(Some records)

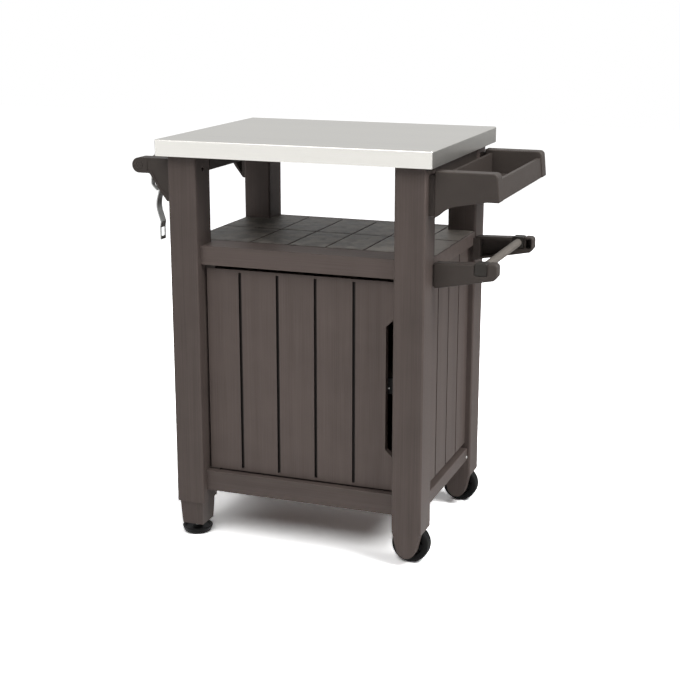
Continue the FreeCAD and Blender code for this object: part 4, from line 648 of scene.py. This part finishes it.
def thread_outlines(length):
    """The stem's outline at each angle: the ridge is |2t - 1|, t = height/pitch - turn."""
    reach = np.linspace(0, length, 260)
    turn = angles(STEM_STEPS) / (2 * math.pi)
    ridge = np.abs(np.mod(reach / THREAD_PITCH - turn, 1.0) * 2 - 1)
    ends = smooth(reach, 0.0, RUN_OUT) * (1 - smooth(reach, length - RUN_OUT, length))
    depth = THREAD_DEPTH * (1 - ends * (1 - ridge))
    thread = np.stack([STEM_RADIUS - depth, np.broadcast_to(reach, ridge.shape)], axis=-1)
    return np.concatenate([thread[:, :1] * (0, 1), thread, thread[:, -1:] * (0, 1)], axis=1)


def nut_outline(base):
    """A nut from its base up, chamfered at both ends."""
    top, narrow = base + NUT_HIGH, NUT_RADIUS - 0.7
    return softened([(0, base), (narrow, base), (NUT_RADIUS, base + CHAMFER),
                     (NUT_RADIUS, top - CHAMFER), (narrow, top), (0, top)], [0] * 6, 4)


print("threads: pitch", THREAD_PITCH, "mm")

# %% Turn the feet
for end in ("front", "rear"):
    centre, half = middle(f"foot_pad_{end}")
    radius, top = half[0] / MM, 2 * half[2] / MM
    pad = turned(pad_outline(radius, top), centre - (0.0, 0.0, half[2]), "z", 120)
    build(f"foot_dish_{end}", [pad], "black", f"pad_{end}", "pad_resin", f"foot_pad_{end}")
    low, high = (np.array(corner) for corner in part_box(f"foot_stem_{end}"))
    foot = np.array([*centre[:2], low[2]])
    length = (high[2] - low[2]) / MM
    thread = turned(thread_outlines(length), foot, "z", STEM_STEPS)
    nut = turned(nut_outline(NUT_UNDERSIDE - low[2] / MM), foot, "z", 6)
    build(f"stem_thread_{end}", [thread, nut], "zinc", f"stem_{end}", "plated_steel",
          f"foot_stem_{end}", sharp=50.0)
print("feet: pads", round(2 * radius), "mm wide, stems", round(length, 1), "mm long")

# %% [markdown]
# ## The towel roller and the small caps
# The roller is a light rod with shallow rings, and its skin is dimpled so that a towel does
# not slide on it. The dimples are a product of two sines that wind round the rod at different
# rates. The caps that close the push handle's bolts are turned discs with a ring pressed into
# them.

# %% Roller
END_LENGTH, SPIGOT, ROLLER_STEPS = 12.0, 5.0, 96
RING_PITCH, RING_DEPTH, DIMPLE_DEPTH = 9.2, 0.55, 0.18
centre, half = middle("towel_roller")
span, radius = half[1] / MM, half[0] / MM
inner = span - END_LENGTH
rod = softened([(0, -span), (SPIGOT, -span), (SPIGOT, -inner), (radius, -inner),
                (radius, inner), (SPIGOT, inner), (SPIGOT, span), (0, span)],
               [0, 0.6, 0.3, 1.0, 1.0, 0.3, 0.6, 0], 520)
along, angle = rod[:, 1], angles(ROLLER_STEPS)
on_rod = smooth(rod[:, 0], SPIGOT + 2.5, radius - 0.5) * (np.abs(along) < inner - 2.0)
rings = np.abs(np.sin(along * (math.pi / RING_PITCH))) ** 6
dimples = np.sin(along * 1.9 + 1.7 * np.sin(3 * angle)) * np.sin(5 * angle + along * 0.7)
rolled = each_angle(rod, ROLLER_STEPS)
rolled[..., 0] -= on_rod * (RING_DEPTH * rings + DIMPLE_DEPTH * (1 + dimples))
build("roller_rod", [turned(rolled, centre, "y", ROLLER_STEPS)], "roller", "roller",
      "roller_resin", "towel_roller")
print("roller:", round(2 * span), "mm long")

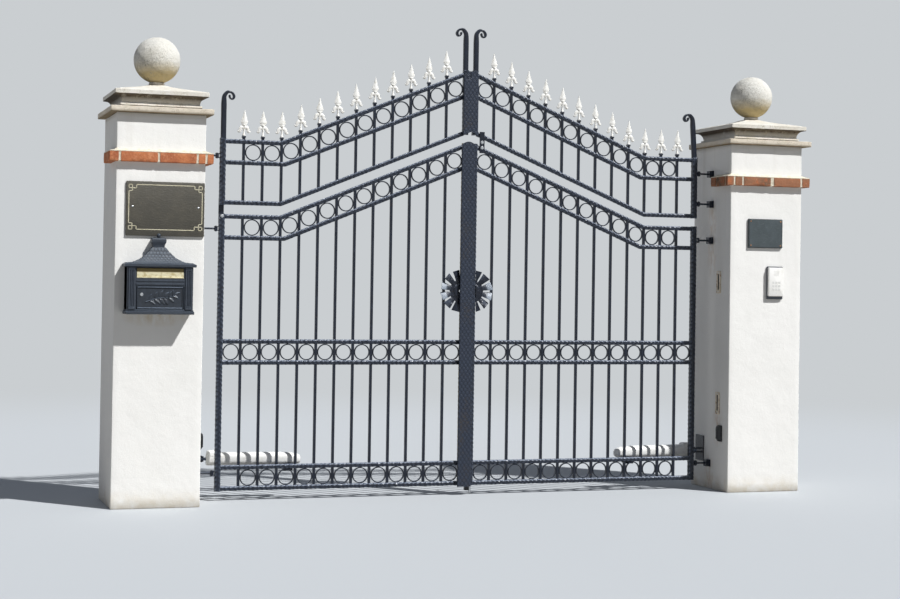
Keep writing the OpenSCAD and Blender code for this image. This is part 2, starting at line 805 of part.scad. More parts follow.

(STATED PROBLEM) Identify each line in the records above containing the word "Blender"; copy those lines.

(EXERCISE OUTPUT)
Continue the FreeCAD and Blender code for this object: part 4, from line 648 of scene.py. This part finishes it.
Keep writing the OpenSCAD and Blender code for this image. This is part 2, starting at line 805 of part.scad. More parts follow.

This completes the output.